Write out, unaltered, each line from the top of the records below down to the line where "export(cage_balls(places), name +" appears, that line included.

**DATA TO USE:**
________________

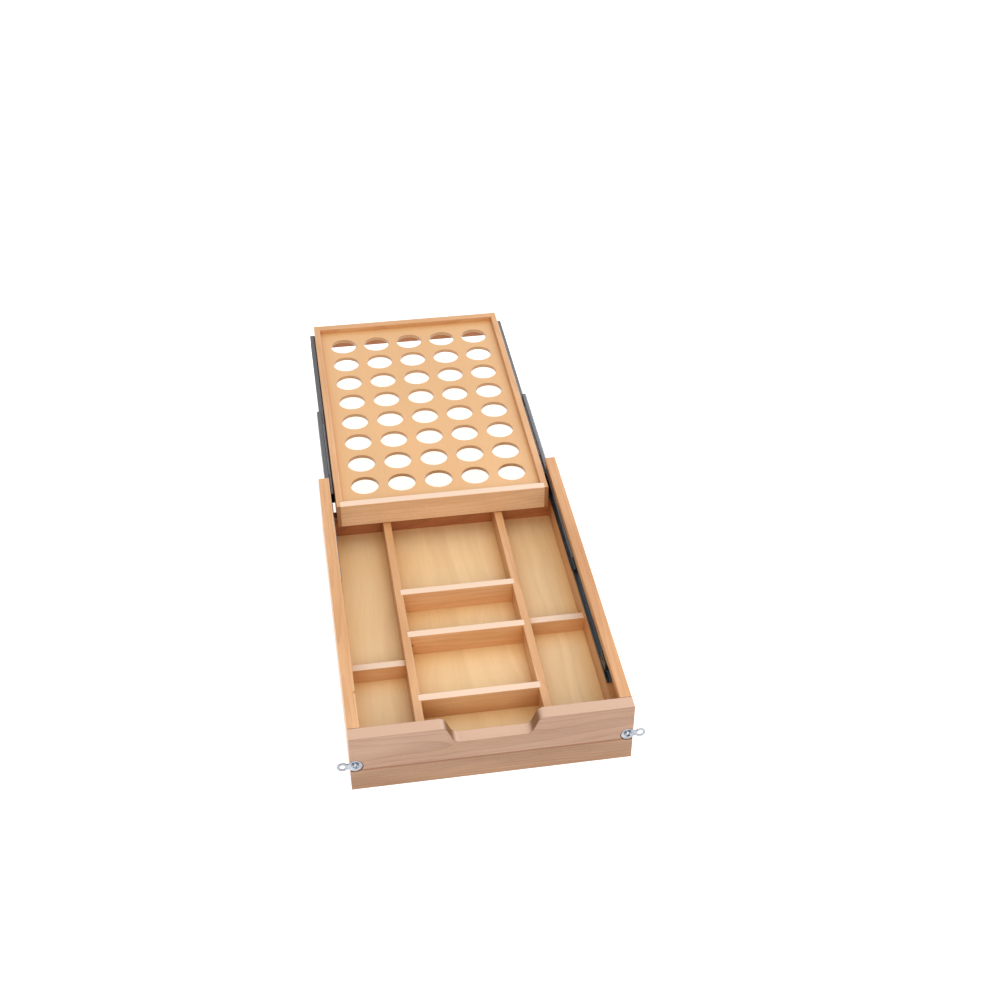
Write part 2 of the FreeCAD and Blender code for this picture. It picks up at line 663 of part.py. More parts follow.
def pod_plate():
    """Plywood plate with a grid of pod holes whose upper rims are eased."""
    reach = TRAY_HALF - TRAY_SIDE_THICK + PLATE_GROOVE_DEPTH - PLATE_END_GAP
    inset = TRAY_END_THICK - PLATE_GROOVE_DEPTH + PLATE_END_GAP
    z0 = PLATE_TOP - PLATE_THICK
    plate = block(-reach, reach, TRAY_FRONT_Y + inset, TRAY_REAR_Y - inset, z0, PLATE_TOP)
    holes = []
    for x, y in pod_places():
        bore = Part.makeCylinder(POD_RADIUS, PLATE_THICK, Vector(x, y, z0), UP)
        rim = Part.makeCone(POD_RADIUS, POD_RADIUS + POD_EASE, POD_EASE,
                            Vector(x, y, PLATE_TOP - POD_EASE), UP)
        holes += [bore, rim]
    return plate.cut(Part.makeCompound(holes))


# ---------------------------------------------------------------- all nodes

def export_box():
    export(front_board(), "front_board")
    export(front_base_rail(), "front_base_rail")
    export(rear_board(), "rear_board")
    export(bottom_panel(), "bottom_panel")
    export(Part.makeCompound(front_dowels()), "front_dowels")
    export(Part.makeCompound(rear_dowels()), "rear_dowels")
    for name, y in CENTRE_DIVIDERS_Y.items():
        export(centre_cross_divider(y), "centre_cross_divider_" + name)
    for side, name in SIDE_NAMES.items():
        export(box_side(side), name + "_side")
        export(long_divider(side), name + "_long_divider")
        export(side_cross_divider(side), name + "_cross_divider")
    export(Part.makeCompound([clip_screw(LEFT), clip_screw(RIGHT)]), "clip_screws")
    export(outer_slide_screws(), "outer_slide_screws")


def export_cage(name, side, y0, lip, back, ball_depth, offset):
    places = ball_places(side, y0, ball_depth, offset)
    export(ball_cage(places, side, y0, lip, back, offset), name + "_ball_cage")
    export(cage_balls(places), name + "_balls")


def export_side_hardware(side, name):
    export(clip(side), name + "_clip")
    export(slide_outer(side), name + "_slide_outer")
    export(slide_middle(side), name + "_slide_middle")
    export(slide_inner(side), name + "_slide_inner")
    export(slide_bumper(side), name + "_slide_bumper")
    export_cage(name + "_outer", side, OUTER_CAGE_Y, OUTER_CAGE_LIP_DEPTH, OUTER_CAGE_BACK_DEPTH,
                OUTER_BALL_DEPTH, OUTER_BALL_OFFSET)
    export_cage(name + "_inner", side, INNER_CAGE_Y, INNER_CAGE_LIP_DEPTH, INNER_CAGE_BACK_DEPTH,
                INNER_BALL_DEPTH, INNER_BALL_OFFSET)
    export(release_lever(side), name + "_release_lever")
    export(lever_pin(side), name + "_lever_pin")


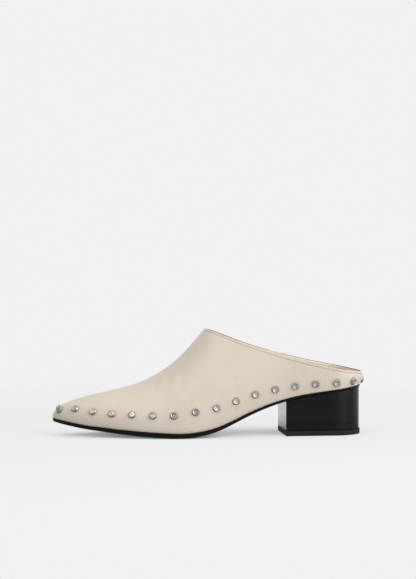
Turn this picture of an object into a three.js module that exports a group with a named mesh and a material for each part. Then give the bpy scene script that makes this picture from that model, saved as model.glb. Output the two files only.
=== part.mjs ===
// A pointed leather mule on a low block heel, the left shoe of a pair, with studs round its sides.
//
// Millimetres, Z up. The toe points along -X and the heel along +X. The lateral side, the outer
// side of the foot, is at -Y and the medial side at +Y. The shoe is drawn with its toe tip at
// x = 0, so x is the distance from the tip, and the group is then moved to put the bottom centre
// of its box at the origin.
//
// The upper is one skin, drawn section by section over the last and thickened into a wall. The
// soles and the heel follow the same last, so that the pieces keep an even gap.

import * as THREE from 'three';

// Driving dimensions
const THROAT = 133;           // toe tip to the front edge of the opening, on the ridge
const SEAT_END = 269.6;       // toe tip to the back of the heel seat
const SEAT_RADIUS = 26.8;     // round back of the heel seat
const WALL = 1.8;             // outer leather and lining together
const GAP = 0.3;              // between pieces that meet
const HEEL_LEAN = 2.4;        // how far the back of the upper bellies out over the seat
const HEEL_LEAN_SPAN = 16;    // height over which it does so
const INSOLE = 3.0;           // insole board and its leather sock together
const INSOLE_TIP = 2.2;       // the same at the toe tip, where the board is pared thin
const INSOLE_PARED = 12;      // toe tip to where it has its full thickness
const BREAST = 200.5;         // toe tip to the flat front of the heel
const HEEL_INSET = 0.7;       // the heel block inside the feather line
const LIFT = 4.5;             // thickness of the rubber top lift
const LIFT_OVERHANG = 0.8;    // the lift past the heel block, at the sides and back
const SOLE_OVERHANG = 0.3;    // the sole past the upper
const SOLE_TREAD = 0.84;      // share of the half width that the flat underside reaches
const SOLE_UNDERCUT = 0.6;    // how far the lower edge of the sole draws in
const STUD_RADIUS = 3.1;
const STUD_HEIGHT = 1.9;
const STUD_WALL = 0.95;       // height of the stud's upright wall, below its bevel
const STUD_FACE = 2.5;        // radius inside the bevel
const STUD_DISH = 0.2;        // how far the middle of the face lies below its rim

// How finely the curves are cut
const FRONT_STEPS = 24;       // stations from the toe tip to the throat
const SIDE_STEPS = 16;        // stations from the throat to the round of the heel
const BACK_STEPS = 8;         // stations round half of the heel
const ROWS = 12;              // rows from the sole to the ridge or the topline
const STUD_SIDES = 12;
const TOE_CROWDING = 1.6;     // how strongly the stations crowd at the toe tip
const FOOT_CROWDING = 1.25;   // how strongly they crowd behind the throat, at the feather line
const HEAD_CROWDING = 2.0;    // the same on the topline, which leaves the ridge as a round
const JOIN = 0.001;           // points closer than this are one

// The tables are read on a scale of the square root of the distance from the toe tip, because
// the widths and heights of a round toe grow with it.
const scale = x => Math.sqrt(Math.max(x, 0));

// A table gives one smooth function of x for each column after the first, as a natural spline.
function table(columns, rows) {
  const names = columns.split(' ').slice(1);
  const knots = rows.map(row => scale(row[0]));
  return Object.fromEntries(names.map((name, i) => {
    const curve = spline(knots, rows.map(row => row[i + 1]));
    return [name, x => curve(scale(x))];
  }));
}

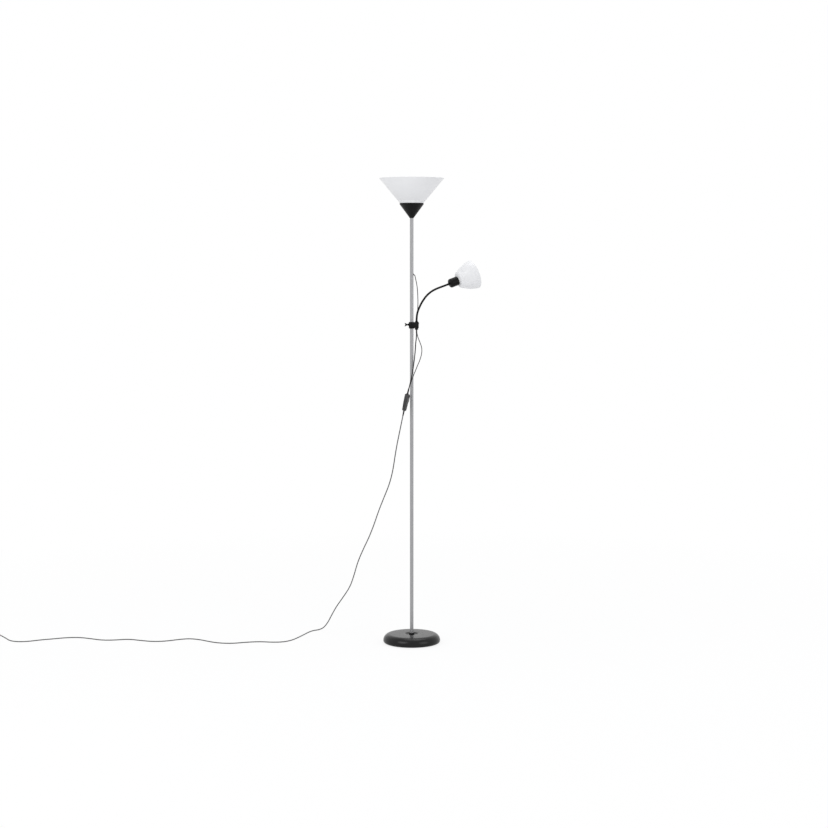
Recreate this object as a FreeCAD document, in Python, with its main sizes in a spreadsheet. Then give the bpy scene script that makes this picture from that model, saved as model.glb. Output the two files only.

________________

**SOLUTION TO THIS EXERCISE:**
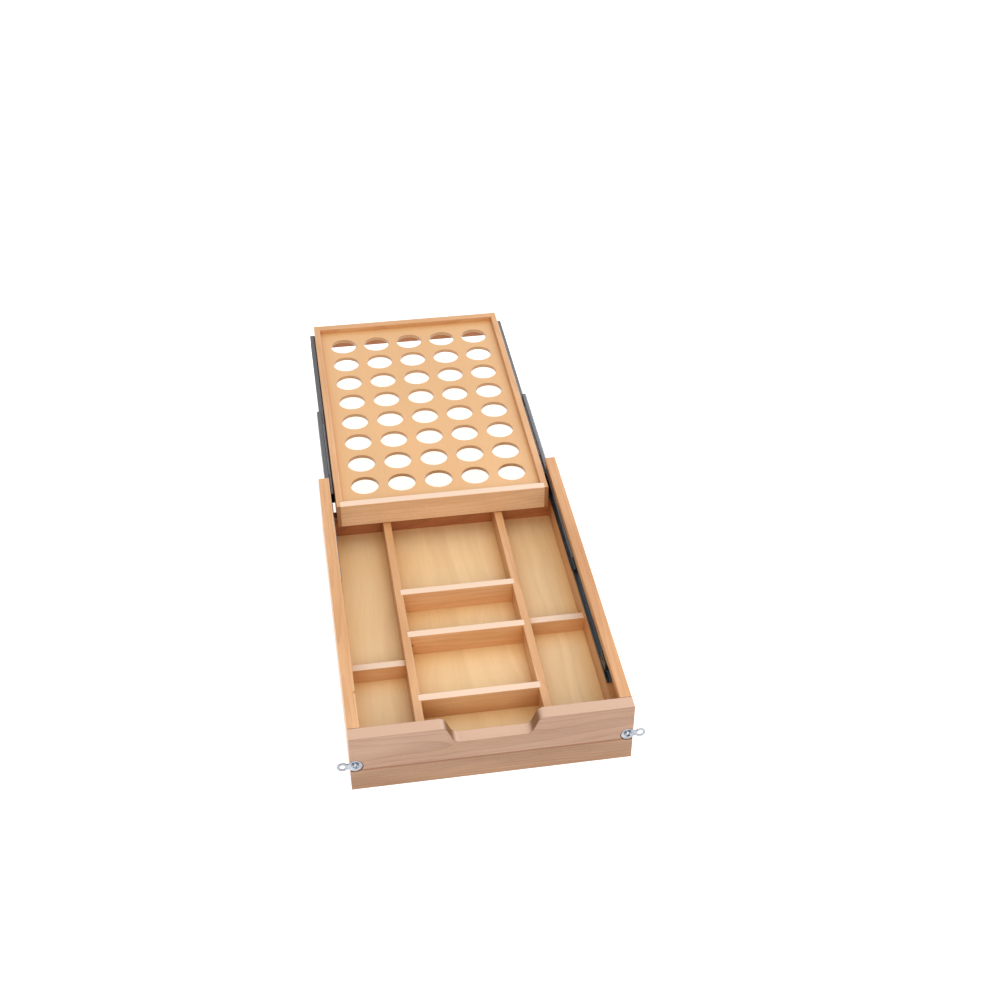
Write part 2 of the FreeCAD and Blender code for this picture. It picks up at line 663 of part.py. More parts follow.
def pod_plate():
    """Plywood plate with a grid of pod holes whose upper rims are eased."""
    reach = TRAY_HALF - TRAY_SIDE_THICK + PLATE_GROOVE_DEPTH - PLATE_END_GAP
    inset = TRAY_END_THICK - PLATE_GROOVE_DEPTH + PLATE_END_GAP
    z0 = PLATE_TOP - PLATE_THICK
    plate = block(-reach, reach, TRAY_FRONT_Y + inset, TRAY_REAR_Y - inset, z0, PLATE_TOP)
    holes = []
    for x, y in pod_places():
        bore = Part.makeCylinder(POD_RADIUS, PLATE_THICK, Vector(x, y, z0), UP)
        rim = Part.makeCone(POD_RADIUS, POD_RADIUS + POD_EASE, POD_EASE,
                            Vector(x, y, PLATE_TOP - POD_EASE), UP)
        holes += [bore, rim]
    return plate.cut(Part.makeCompound(holes))


# ---------------------------------------------------------------- all nodes

def export_box():
    export(front_board(), "front_board")
    export(front_base_rail(), "front_base_rail")
    export(rear_board(), "rear_board")
    export(bottom_panel(), "bottom_panel")
    export(Part.makeCompound(front_dowels()), "front_dowels")
    export(Part.makeCompound(rear_dowels()), "rear_dowels")
    for name, y in CENTRE_DIVIDERS_Y.items():
        export(centre_cross_divider(y), "centre_cross_divider_" + name)
    for side, name in SIDE_NAMES.items():
        export(box_side(side), name + "_side")
        export(long_divider(side), name + "_long_divider")
        export(side_cross_divider(side), name + "_cross_divider")
    export(Part.makeCompound([clip_screw(LEFT), clip_screw(RIGHT)]), "clip_screws")
    export(outer_slide_screws(), "outer_slide_screws")


def export_cage(name, side, y0, lip, back, ball_depth, offset):
    places = ball_places(side, y0, ball_depth, offset)
    export(ball_cage(places, side, y0, lip, back, offset), name + "_ball_cage")
    export(cage_balls(places), name + "_balls")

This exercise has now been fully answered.